Exercise requirements.
Return all the data, word for word.
══ Dataset section
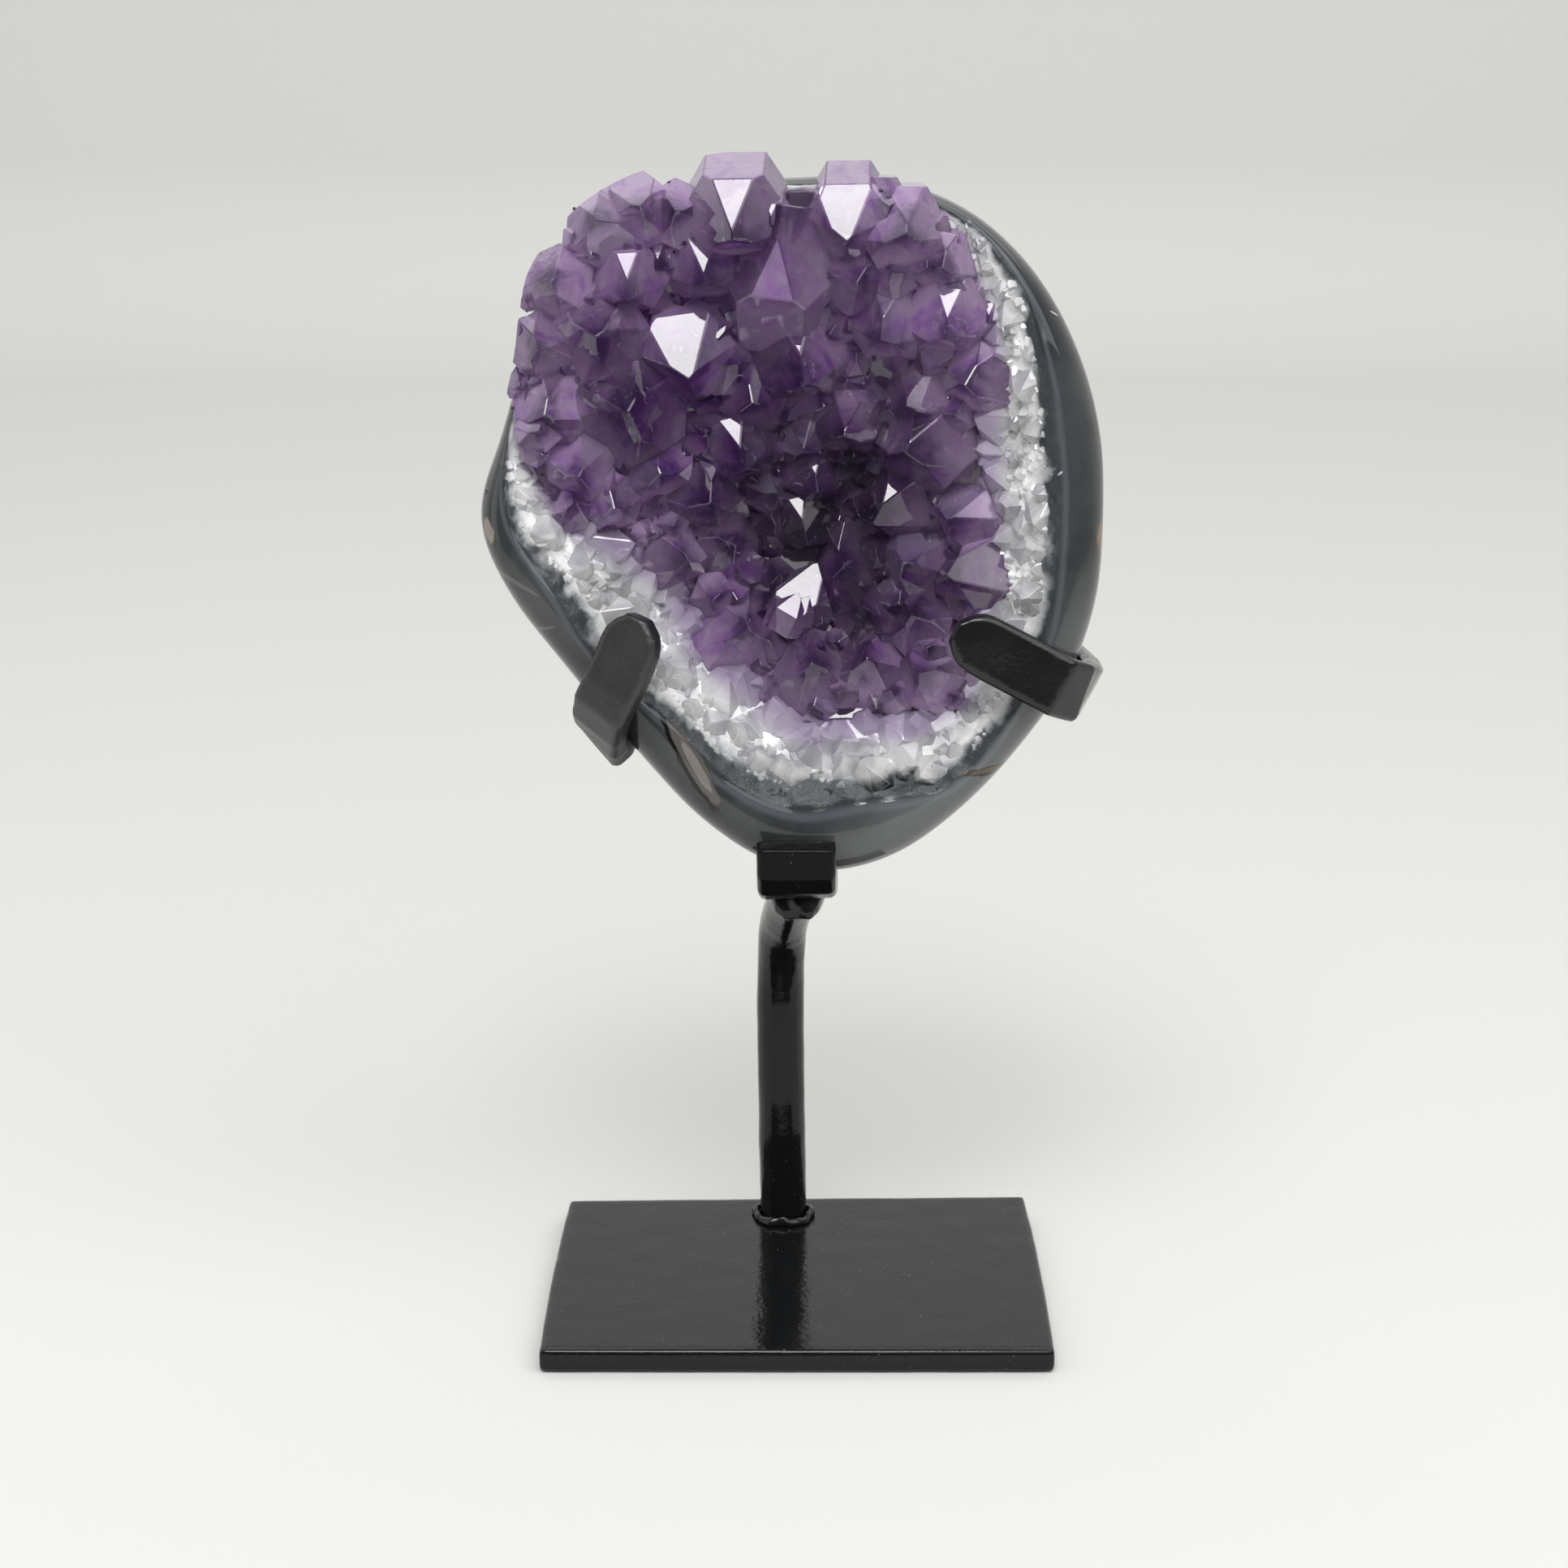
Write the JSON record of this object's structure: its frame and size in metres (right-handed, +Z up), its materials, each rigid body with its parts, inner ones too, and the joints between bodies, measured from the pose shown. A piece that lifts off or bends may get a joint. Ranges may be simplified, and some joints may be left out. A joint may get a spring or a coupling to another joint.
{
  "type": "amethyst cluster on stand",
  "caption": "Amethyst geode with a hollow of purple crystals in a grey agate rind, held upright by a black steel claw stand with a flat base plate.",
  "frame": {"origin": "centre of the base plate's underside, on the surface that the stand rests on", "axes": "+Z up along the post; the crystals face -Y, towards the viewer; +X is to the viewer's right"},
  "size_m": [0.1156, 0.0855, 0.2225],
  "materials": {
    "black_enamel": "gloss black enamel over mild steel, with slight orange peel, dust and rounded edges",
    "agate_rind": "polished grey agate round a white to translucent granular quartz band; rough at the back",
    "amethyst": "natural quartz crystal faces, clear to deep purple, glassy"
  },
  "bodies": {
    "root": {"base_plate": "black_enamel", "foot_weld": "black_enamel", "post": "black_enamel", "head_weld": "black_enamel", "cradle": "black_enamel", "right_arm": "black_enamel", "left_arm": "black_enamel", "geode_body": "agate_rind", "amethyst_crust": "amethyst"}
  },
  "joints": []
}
════
Answer to this exercise.
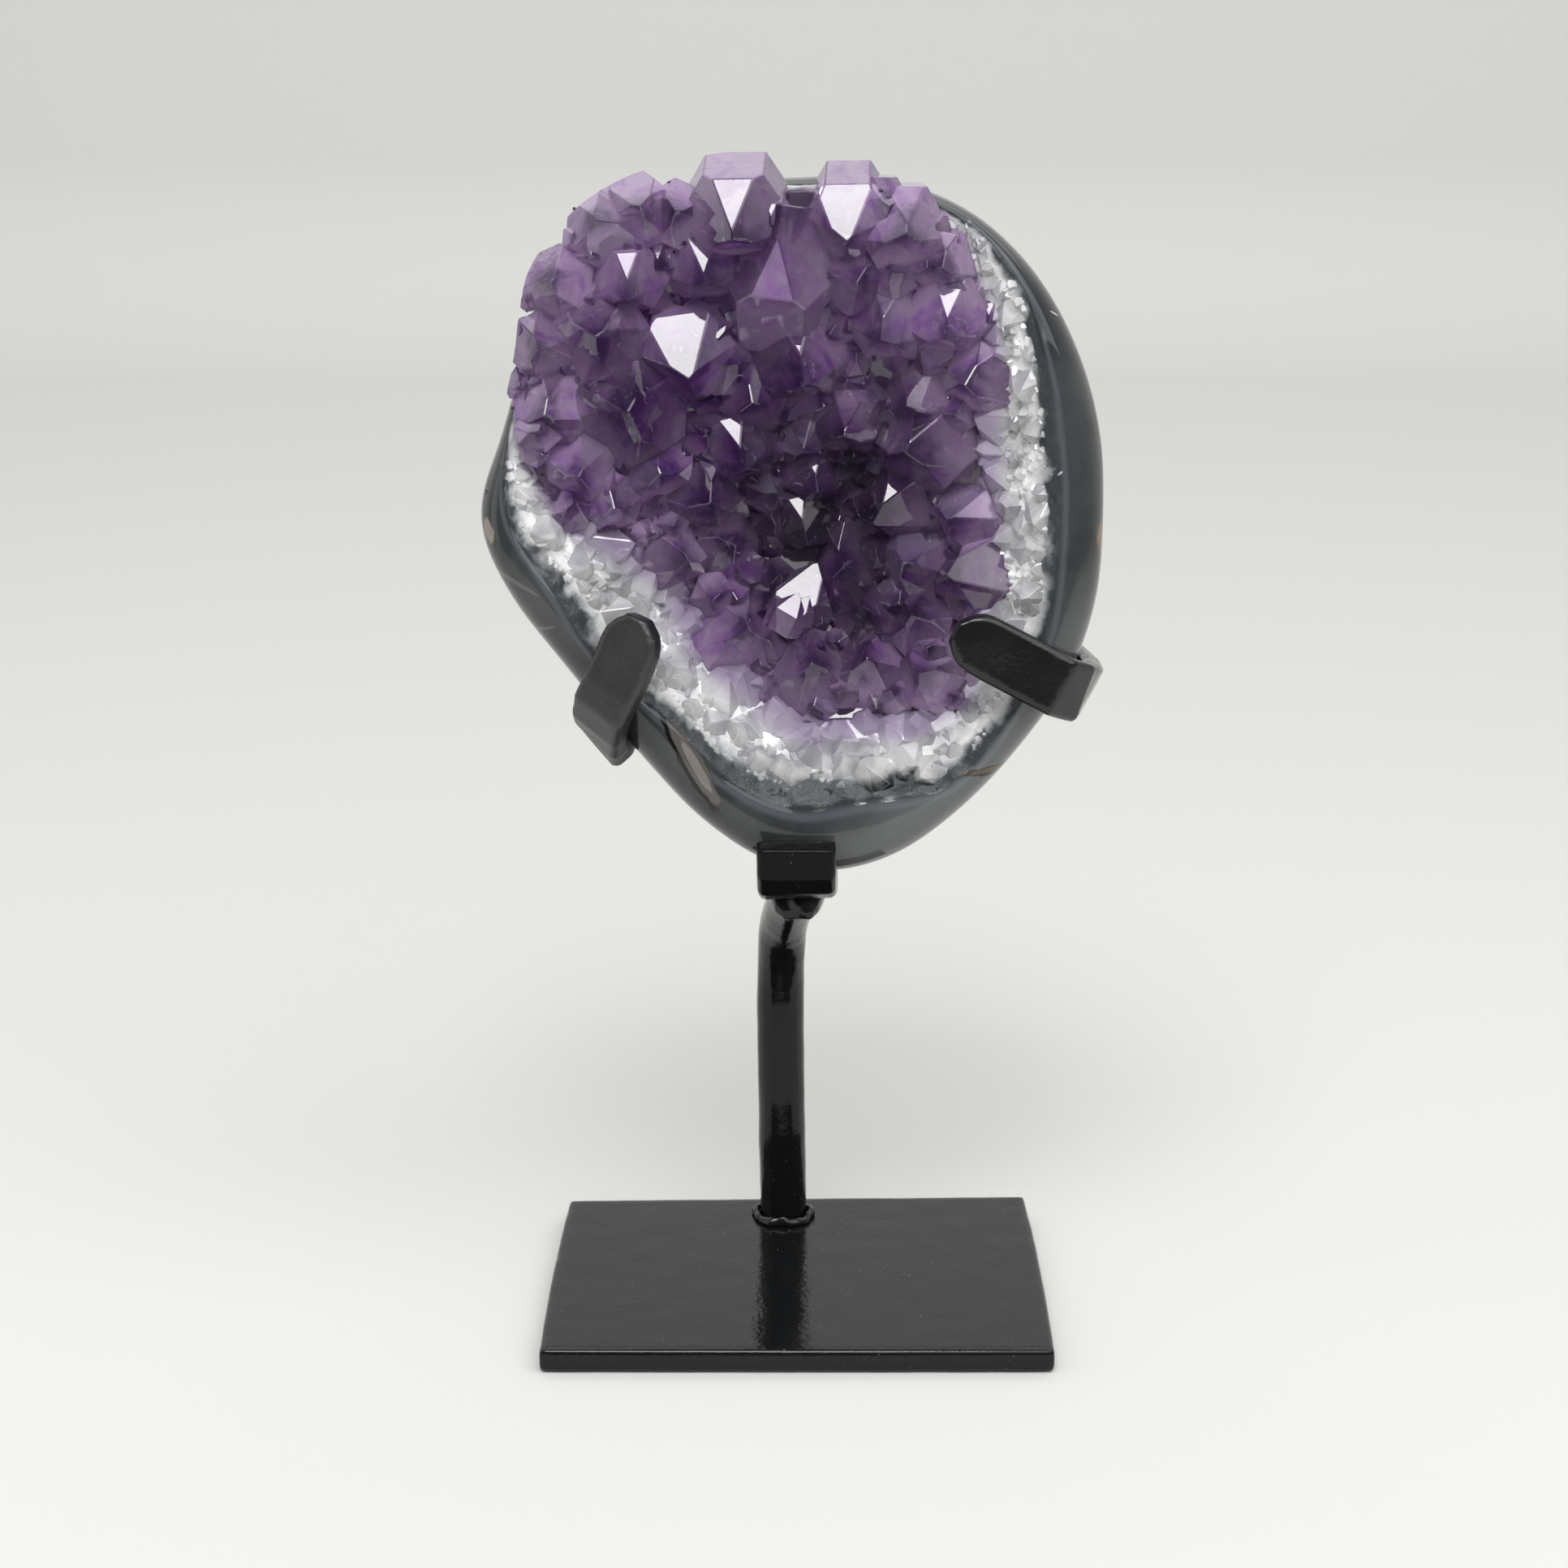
Write the JSON record of this object's structure: its frame and size in metres (right-handed, +Z up), its materials, each rigid body with its parts, inner ones too, and the joints between bodies, measured from the pose shown. A piece that lifts off or bends may get a joint. Ranges may be simplified, and some joints may be left out. A joint may get a spring or a coupling to another joint.
{
  "type": "amethyst cluster on stand",
  "caption": "Amethyst geode with a hollow of purple crystals in a grey agate rind, held upright by a black steel claw stand with a flat base plate.",
  "frame": {"origin": "centre of the base plate's underside, on the surface that the stand rests on", "axes": "+Z up along the post; the crystals face -Y, towards the viewer; +X is to the viewer's right"},
  "size_m": [0.1156, 0.0855, 0.2225],
  "materials": {
    "black_enamel": "gloss black enamel over mild steel, with slight orange peel, dust and rounded edges",
    "agate_rind": "polished grey agate round a white to translucent granular quartz band; rough at the back",
    "amethyst": "natural quartz crystal faces, clear to deep purple, glassy"
  },
  "bodies": {
    "root": {"base_plate": "black_enamel", "foot_weld": "black_enamel", "post": "black_enamel", "head_weld": "black_enamel", "cradle": "black_enamel", "right_arm": "black_enamel", "left_arm": "black_enamel", "geode_body": "agate_rind", "amethyst_crust": "amethyst"}
  },
  "joints": []
}